Submitted by quantifiedvagabond t3_y992gf in MachineLearning

My ML team is looking to buy/source a dataset of videos of people performing certain niche tasks to train a business-critical model. From our research, it seems like Scale AI, Toloka, Appen, Defined AI, and Clickworker offer solutions in that space.

Has anyone used any of these before and would recommend (or recommend avoiding) them? Are we better off just running the crowdsourcing of the data in-house?

13

Comments

You must log in or register to comment.

suflaj t1_it4no84 wrote

If you have the means to record the dataset in house it's the best way. You can directly talk to the annotators and the subjects, you make sure that this data cannot be redistributed unless someone leaks it, and you will have a better grasp regarding privacy policies. It is also likely to be cheaper.

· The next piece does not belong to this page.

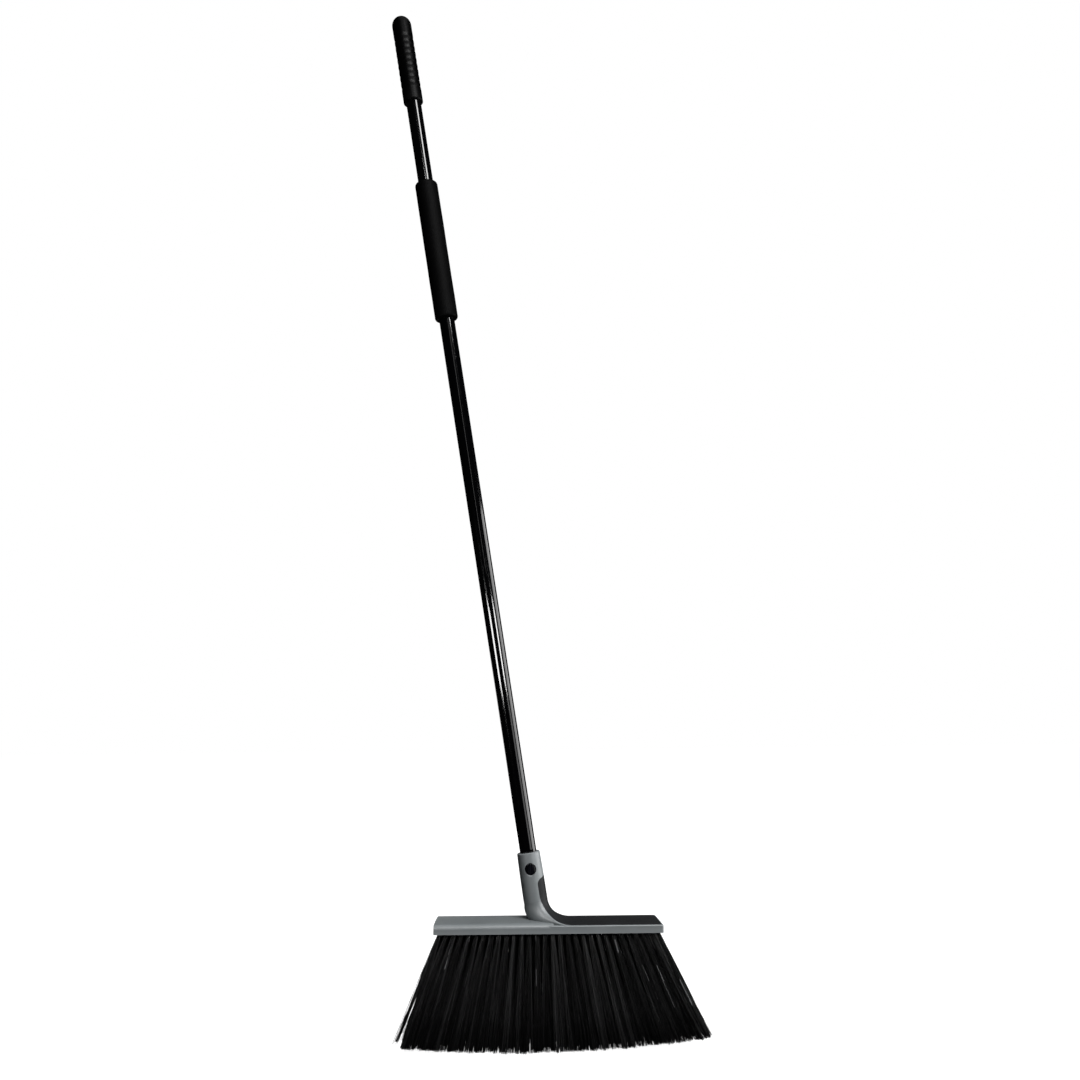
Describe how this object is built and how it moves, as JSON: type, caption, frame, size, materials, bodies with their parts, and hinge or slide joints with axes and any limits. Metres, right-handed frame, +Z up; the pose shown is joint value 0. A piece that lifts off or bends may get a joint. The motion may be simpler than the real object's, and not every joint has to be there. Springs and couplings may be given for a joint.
{
  "type": "upright angle broom",
  "caption": "Upright broom with a leaning tube handle, foam sleeve, ribbed end grip and a long head whose black bristles flare out to both sides.",
  "frame": {"origin": "on the floor, under the middle of the box round the whole broom, with the bristle tips standing on it", "axes": "+Z is up, +X runs along the head from its plain grey end to the end with the soft pad, and +Y points from the front, where the snap button shows, to the back"},
  "size_m": [0.4317, 0.0768, 1.4798],
  "materials": {
    "head_grey": "satin moulded plastic, mid grey",
    "inlay_dark": "matt soft-touch overmould, charcoal",
    "block_black": "matt black moulded plastic",
    "bristle_black": "matt black filament with flagged tips",
    "plain_steel": "drawn steel, uncoated",
    "tube_black": "gloss black powder coat",
    "plug_black": "matt black moulded plastic",
    "button_black": "polished black plastic",
    "foam_black": "matt closed-cell foam",
    "grip_black": "matt soft rubber"
  },
  "bodies": {
    "broom": {"head_cover": "head_grey", "soft_inlay": "inlay_dark", "brush_block": "block_black", "block_screws": "plain_steel", "bristle_row_1": "bristle_black", "bristle_row_2": "bristle_black", "bristle_row_3": "bristle_black", "bristle_row_4": "bristle_black", "bristle_row_5": "bristle_black", "tuft_anchors": "plain_steel", "handle_tube": "tube_black", "tube_foot_plug": "plug_black", "tube_head_plug": "plug_black", "button_spring": "plain_steel", "foam_sleeve": "foam_black", "end_grip": "grip_black"},
    "button": {"snap_button": "button_black"}
  },
  "joints": [
    {"name": "button_press", "type": "slide", "parent": "broom", "child": "button", "axis": [0, 1, 0], "range_m": [0, 0.004], "stiffness_N_per_m": 2000, "springref_m": -0.003, "deforming": ["button_spring"]}
  ]
}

With external data it is almost impossible to prove you are allowed to have it, and this data can then just be resold to someone else, potentially a competitor.

8

seiqooq t1_it4vr7f wrote

Curious about others experiences as well. We opted to go the data-capturing infra route so I’m in the other boat.

3

DigThatData t1_it59gaq wrote

it depends on the data. considering the kind of data your working with is one of the least mature media in the analytics industry (video), it might be both significantly more cost effective and likely to produce a high-quality result if you buy the dataset. That said, if you were thinking of spinning up an in-house data annotation resource, this might be a good opportunity to go that route, and I'm sure the ML team wouldn't have any complaints if you gave them a persistent data generating resource like that.

3

seiqooq t1_it7ss31 wrote

We’re in surveillance and so vertically integrating was (fortunately) an option for us. It was certainly worth it since our org had the means, but the build vs buy trade off is always a thing

2